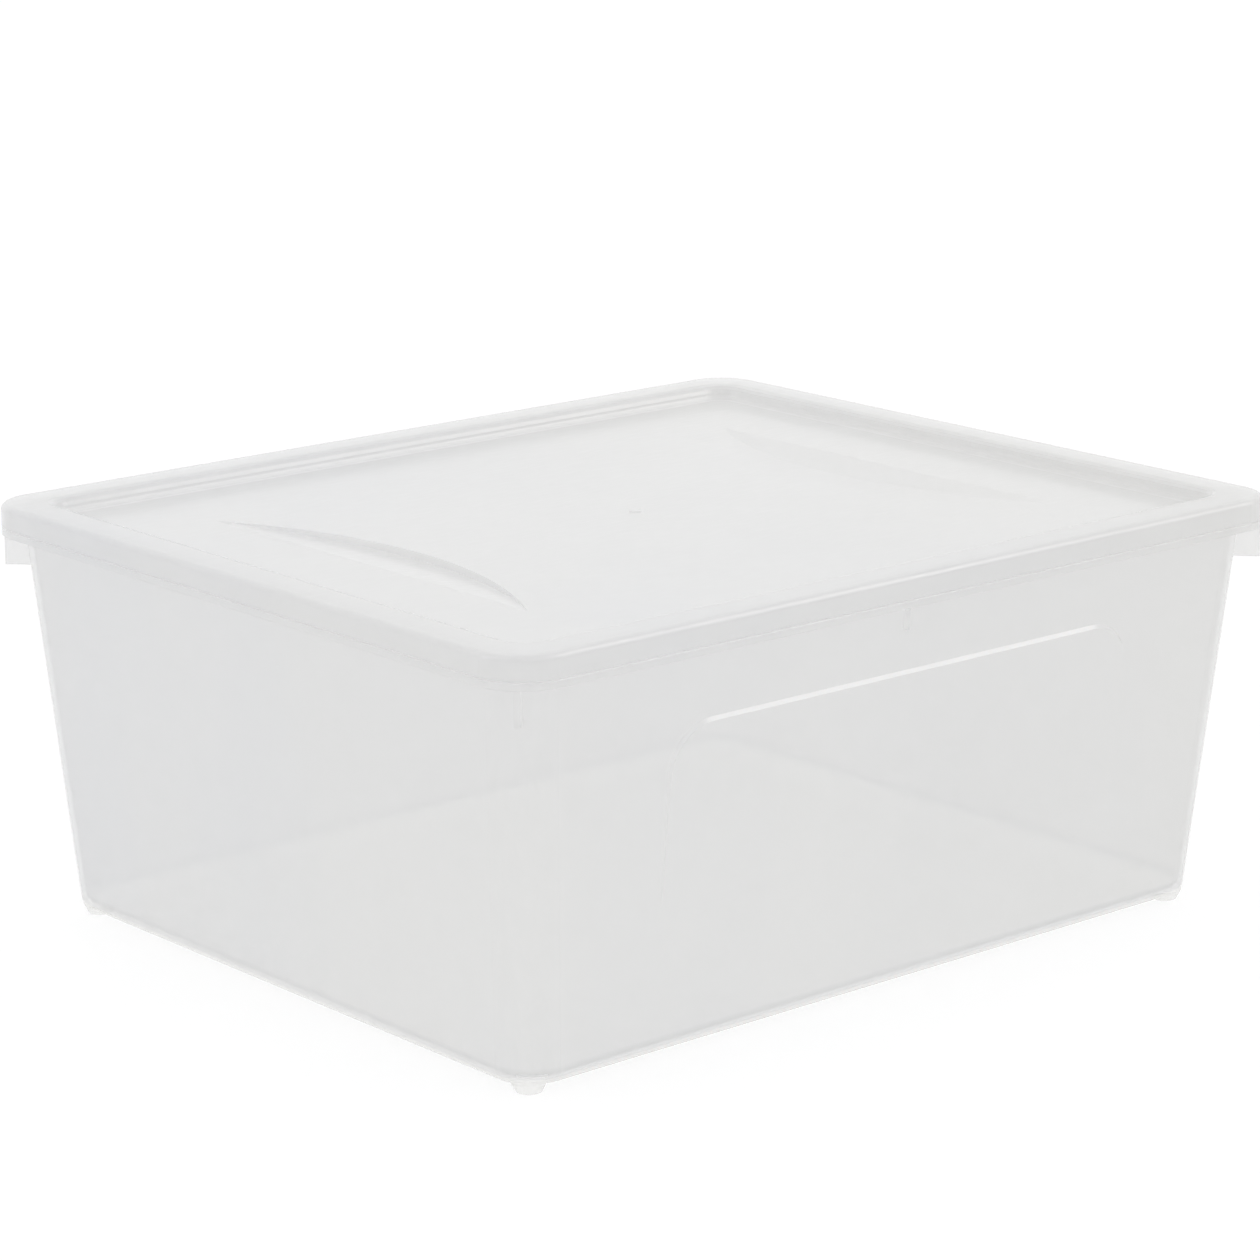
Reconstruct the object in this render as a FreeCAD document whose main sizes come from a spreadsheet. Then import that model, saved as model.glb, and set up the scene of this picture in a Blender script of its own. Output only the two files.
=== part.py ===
"""Clear moulded storage box for shoes: a tapered tub and a press-on lid.

Frame: millimetres, +Z up, origin on the ground plane at the centre of the footprint,
X along the long side.  The lid is modelled closed, resting on the tub's wall.
"""
import FreeCAD, Part
import Sketcher
import math
import os

os.makedirs("parts", exist_ok=True)

# ---------------------------------------------------------------- driving dimensions (mm)

DIMENSIONS = (
    # whole box, lid on
    ("box_length", 403.0),
    ("box_width", 335.0),
    ("box_height", 172.0),
    ("wall_draft", 4.82),          # degrees that each wall leans outwards
    # tub
    ("foot_height", 4.0),
    ("foot_radius", 5.0),          # round foot, at the ground
    ("foot_flare", 2.0),           # how much wider the foot is where it meets the base
    ("base_length", 362.0),        # outside the walls, at the base
    ("base_width", 294.0),
    ("base_radius", 17.0),
    ("mouth_radius", 18.5),        # wall corner radius at the mouth
    ("wall_gauge", 2.0),
    ("floor_gauge", 2.2),
    ("base_round", 3.0),           # rounding under the base edge
    ("inner_round", 2.5),          # rounding between the floor and the walls, inside
    ("flange_gauge", 1.8),
    ("flange_lip", 1.2),           # how far the flange's lip hangs below its underside
    ("lip_gauge", 1.6),
    ("gusset_gauge", 2.2),
    ("gusset_height", 14.5),
    ("lug_width", 11.0),
    ("lug_height", 11.5),
    ("lug_stand", 3.0),            # how far the lug stands out from the wall
    # raised arch panel on each long wall
    ("arch_span", 240.0),
    ("arch_top", 131.0),
    ("arch_foot", 62.0),           # height at which the panel has run out into the wall
    ("arch_radius", 19.0),
    ("arch_stand", 1.3),
    ("arch_bevel", 45.0),          # degrees that the panel's edge slopes back
    # lid
    ("lid_radius", 20.0),
    ("lid_gauge", 1.8),
    ("skirt_height", 9.4),
    ("skirt_gauge", 1.6),
    ("edge_round", 2.5),           # rounding along the lid's upper edge
    ("skirt_round", 0.5),          # rounding along the skirt's lower edge
    ("seat_gap", 0.3),             # skirt to flange, with the lid down
    ("rim_band", 15.7),            # flat border round the lid's recess
    ("rim_round", 3.0),            # rounding from that border down into the recess
    ("recess_depth", 6.0),
    ("recess_lean", 1.5),          # how far the recess wall leans in over its depth
    ("recess_radius", 9.0),
    ("recess_round", 2.0),         # rounding between the recess wall and the panel
    ("plug_gap", 0.5),             # plug rib to the tub's wall
    ("plug_gauge", 1.4),
    ("plug_height", 4.0),
    # crescent finger scoop at each end of the lid's panel
    ("scoop_chord", 194.0),
    ("scoop_rise", 27.0),
    ("scoop_line", 137.0),         # distance of the chord from the lid's centre
    ("scoop_depth", 3.0),
    ("gate_radius", 2.5),
    ("gate_height", 0.5),
)

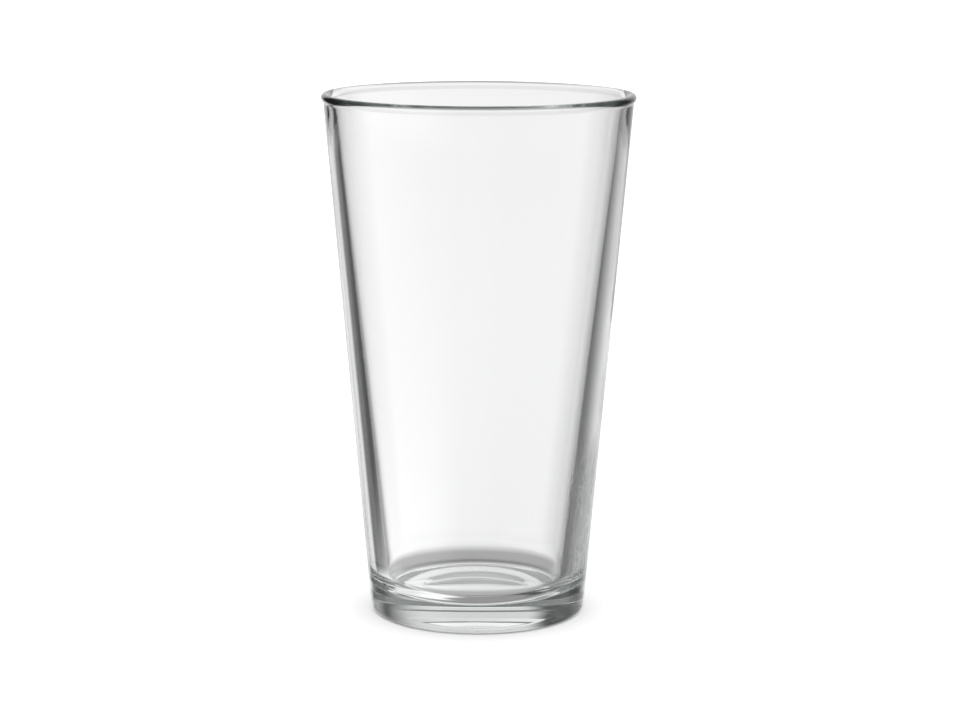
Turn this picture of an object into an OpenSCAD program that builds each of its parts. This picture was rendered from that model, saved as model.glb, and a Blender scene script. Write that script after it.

++++++++

## The exercise
Print the entries exactly. Include every one.

## Written response
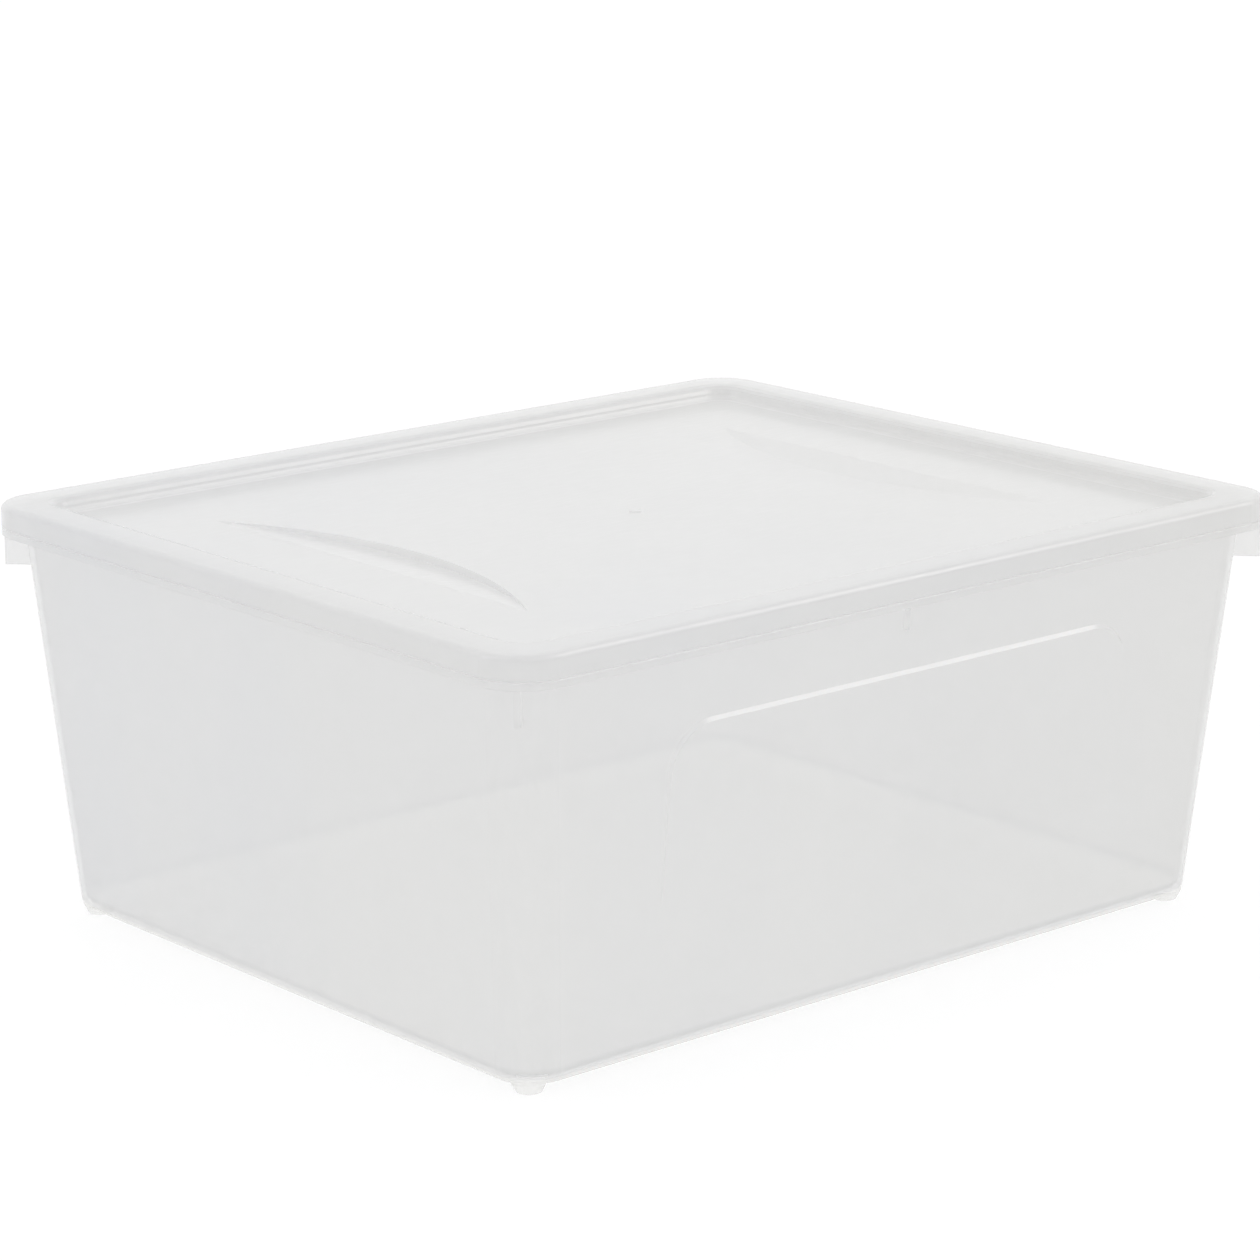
Reconstruct the object in this render as a FreeCAD document whose main sizes come from a spreadsheet. Then import that model, saved as model.glb, and set up the scene of this picture in a Blender script of its own. Output only the two files.
=== part.py ===
"""Clear moulded storage box for shoes: a tapered tub and a press-on lid.

Frame: millimetres, +Z up, origin on the ground plane at the centre of the footprint,
X along the long side.  The lid is modelled closed, resting on the tub's wall.
"""
import FreeCAD, Part
import Sketcher
import math
import os

os.makedirs("parts", exist_ok=True)

# ---------------------------------------------------------------- driving dimensions (mm)

DIMENSIONS = (
    # whole box, lid on
    ("box_length", 403.0),
    ("box_width", 335.0),
    ("box_height", 172.0),
    ("wall_draft", 4.82),          # degrees that each wall leans outwards
    # tub
    ("foot_height", 4.0),
    ("foot_radius", 5.0),          # round foot, at the ground
    ("foot_flare", 2.0),           # how much wider the foot is where it meets the base
    ("base_length", 362.0),        # outside the walls, at the base
    ("base_width", 294.0),
    ("base_radius", 17.0),
    ("mouth_radius", 18.5),        # wall corner radius at the mouth
    ("wall_gauge", 2.0),
    ("floor_gauge", 2.2),
    ("base_round", 3.0),           # rounding under the base edge
    ("inner_round", 2.5),          # rounding between the floor and the walls, inside
    ("flange_gauge", 1.8),
    ("flange_lip", 1.2),           # how far the flange's lip hangs below its underside
    ("lip_gauge", 1.6),
    ("gusset_gauge", 2.2),
    ("gusset_height", 14.5),
    ("lug_width", 11.0),
    ("lug_height", 11.5),
    ("lug_stand", 3.0),            # how far the lug stands out from the wall
    # raised arch panel on each long wall
    ("arch_span", 240.0),
    ("arch_top", 131.0),
    ("arch_foot", 62.0),           # height at which the panel has run out into the wall
    ("arch_radius", 19.0),
    ("arch_stand", 1.3),
    ("arch_bevel", 45.0),          # degrees that the panel's edge slopes back
    # lid
    ("lid_radius", 20.0),
    ("lid_gauge", 1.8),
    ("skirt_height", 9.4),
    ("skirt_gauge", 1.6),
    ("edge_round", 2.5),           # rounding along the lid's upper edge
    ("skirt_round", 0.5),          # rounding along the skirt's lower edge
    ("seat_gap", 0.3),             # skirt to flange, with the lid down
    ("rim_band", 15.7),            # flat border round the lid's recess
    ("rim_round", 3.0),            # rounding from that border down into the recess
    ("recess_depth", 6.0),
    ("recess_lean", 1.5),          # how far the recess wall leans in over its depth
    ("recess_radius", 9.0),
    ("recess_round", 2.0),         # rounding between the recess wall and the panel
    ("plug_gap", 0.5),             # plug rib to the tub's wall
    ("plug_gauge", 1.4),
    ("plug_height", 4.0),
    # crescent finger scoop at each end of the lid's panel
    ("scoop_chord", 194.0),
    ("scoop_rise", 27.0),
    ("scoop_line", 137.0),         # distance of the chord from the lid's centre
    ("scoop_depth", 3.0),
    ("gate_radius", 2.5),
    ("gate_height", 0.5),
)

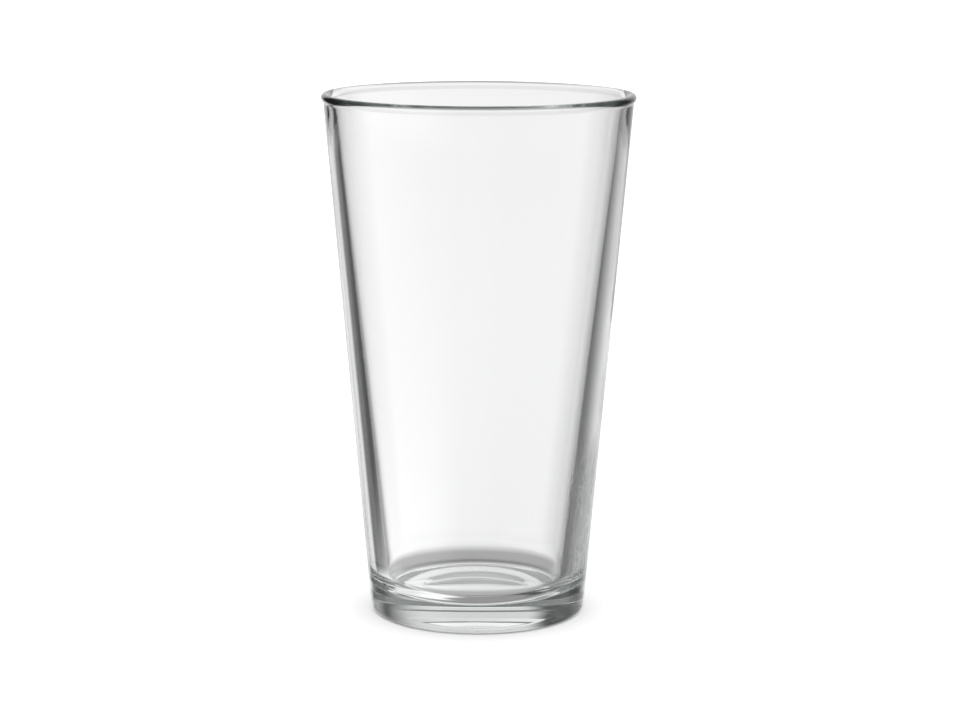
Turn this picture of an object into an OpenSCAD program that builds each of its parts. This picture was rendered from that model, saved as model.glb, and a Blender scene script. Write that script after it.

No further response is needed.